Below is an example using R's Data.Table package.
library(data.table)
dt <- data.table(value = c(T,T,T,F,F,T,F,F,T,T))
dt[, value2 := fifelse((1:.N) == .N & value == 1, .N, NA_integer_), by = rleid(value)]
dt
Desired result displayed as a Polars DataFrame
shape: (10, 2)
┌───────┬──────┐
│ value ┆ len │
│ --- ┆ --- │
│ bool ┆ u32 │
╞═══════╪══════╡
│ true ┆ null │
│ true ┆ null │
│ true ┆ 3 │
│ false ┆ null │
│ false ┆ null │
│ true ┆ 1 │
│ false ┆ null │
│ false ┆ null │
│ true ┆ null │
│ true ┆ 2 │
└───────┴──────┘
Any ideas how this would be done efficiently using Polars?
Polars has an rle_id()
method similar to the R example.
We can use that as our "group id", and get the pl.len()

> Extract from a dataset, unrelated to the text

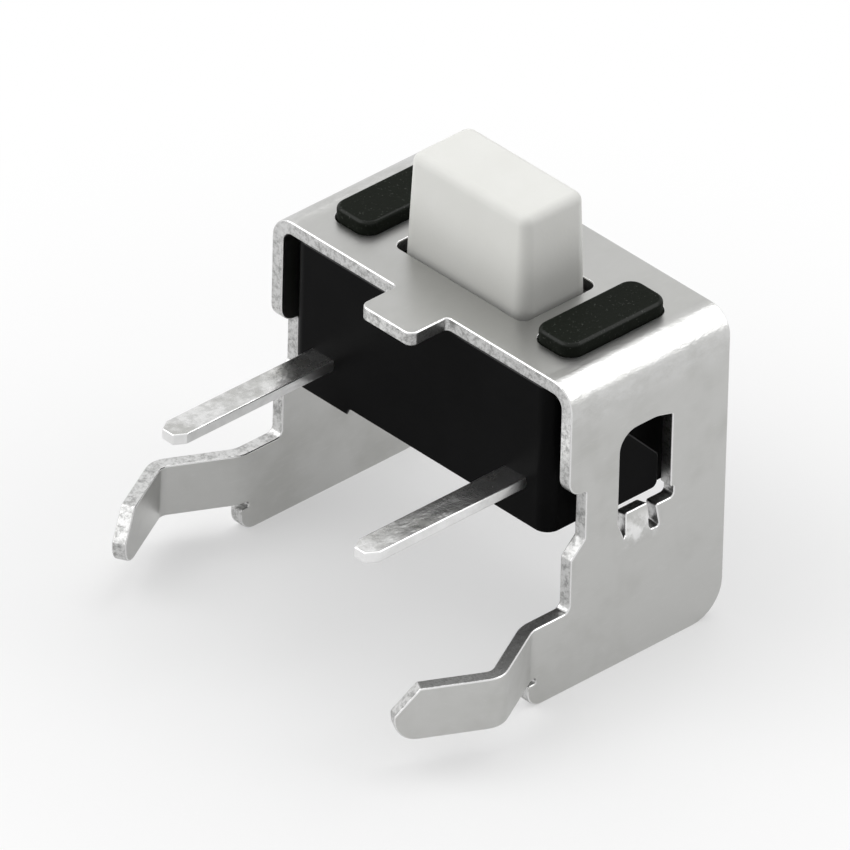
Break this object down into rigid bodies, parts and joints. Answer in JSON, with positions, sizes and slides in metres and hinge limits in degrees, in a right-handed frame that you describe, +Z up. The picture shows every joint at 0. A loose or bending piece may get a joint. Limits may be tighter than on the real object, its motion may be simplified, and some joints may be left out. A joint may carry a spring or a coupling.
{
  "type": "side tactile switch",
  "caption": "Side-push tactile switch with a folded steel bracket, snap-in kinked legs, black moulded housing and ivory rectangular plunger.",
  "frame": {"origin": "on the centre line, at the level of the bracket's lower edges, in the plane of the housing's front face", "axes": "+X across the switch to the right seen from the board, -Y towards the board along the legs and terminals, +Z up out of the plunger's pressing face"},
  "size_m": [0.0082, 0.0071, 0.0075],
  "materials": {
    "tinned_steel": "satin",
    "black_moulding": "semi-gloss",
    "ivory_moulding": "satin",
    "spring_steel": "satin",
    "plated_brass": "satin"
  },
  "bodies": {
    "switch_body": {"bracket": "tinned_steel", "housing": "black_moulding", "contact_dome": "spring_steel", "terminal_left": "plated_brass", "terminal_right": "plated_brass"},
    "button": {"plunger": "ivory_moulding"}
  },
  "joints": [
    {"name": "plunger_press", "type": "slide", "parent": "switch_body", "child": "button", "axis": [0, 0, -1], "range_m": [0, 0.00025], "stiffness_N_per_m": 6400, "deforming": ["contact_dome"]}
  ]
}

of each group with .over()
df.with_columns(
pl.len().over(pl.col("value").rle_id())
)
shape: (10, 2)
┌───────┬─────┐
│ value ┆ len │
│ --- ┆ --- │
│ bool ┆ u32 │
╞═══════╪═════╡
│ true ┆ 3 │
│ true ┆ 3 │
│ true ┆ 3 │
│ false ┆ 2 │
│ false ┆ 2 │
│ true ┆ 1 │
│ false ┆ 2 │
│ false ┆ 2 │
│ true ┆ 2 │
│ true ┆ 2 │
└───────┴─────┘
If you want to null out the other rows, one way could be .is_last_distinct()
inside a .when().then()
df.with_columns(
pl.when(pl.col("value") & pl.col("value").is_last_distinct())
.then(pl.len())
.over(pl.col("value").rle_id())
)
shape: (10, 2)
┌───────┬──────┐
│ value ┆ len │
│ --- ┆ --- │
│ bool ┆ u32 │
╞═══════╪══════╡
│ true ┆ null │
│ true ┆ null │
│ true ┆ 3 │
│ false ┆ null │
│ false ┆ null │
│ true ┆ 1 │
│ false ┆ null │
│ false ┆ null │
│ true ┆ null │
│ true ┆ 2 │
└───────┴──────┘